Kori Bustard Feather Collection

 Not all conservations efforts require monetary support. The harvesting of kori bustard feathers for use by fishermen in fly making and Native Americans for ceremonial costumes and rituals is identified as one of several human activities causing an accelerated decline in the wild population. The kori bustard SSP has established appropriate partnerships with individuals and organizations to which AZA facilities, including Zoo New England, provide molted kori bustard feathers. The goal in providing these feathers free of charge is that over time it will undermine the economic incentive to those killing kori bustards for their feathers.
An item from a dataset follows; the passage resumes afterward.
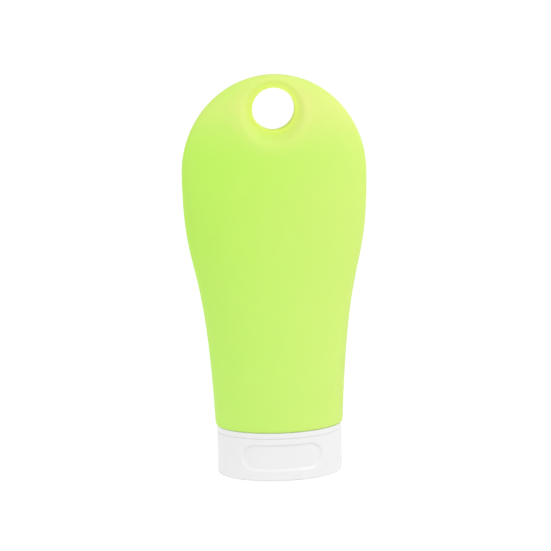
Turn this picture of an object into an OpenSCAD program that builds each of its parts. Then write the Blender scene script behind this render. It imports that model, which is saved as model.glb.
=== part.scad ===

Siberian Crane Global Animal Survival Plan



 (Siberian crane chick photographed by Kristen Cibotti).

 Along with SSPs, Zoo New England also participates in the Global Animal Survival Plan (GASP) for Siberian crane. In accordance with a plan set forth by Siberian crane experts from North America, Russia, India, China and Iran in 1999, Zoo New England became one of the first institutions in North America to successfully hatch a Siberian crane egg. Zoo New England remains committed to the GASP recommendation to make every effort to breed Siberian cranes.


Red-Crowned Crane Egg Transfer Program

Another successful SSP conservation partnership is the red-crowned crane egg transfer program. Through the years, Zoo New England has provided fertile eggs for transfer to the Khinganski Nature Reserve in Far East Russia. This egg transfer program utilizes these eggs to supplement the wild population.

Eggs transferred are hatched in Russia, reared in a manner that maintains some level of fear to humans, and at the same time encourages them to establish nesting sites closer to local villages. A number of Zoo New England eggs have been hatched, reared, and released to the wild. There has been confirmation that at least one of these offspring has migrated between Russia and Japan.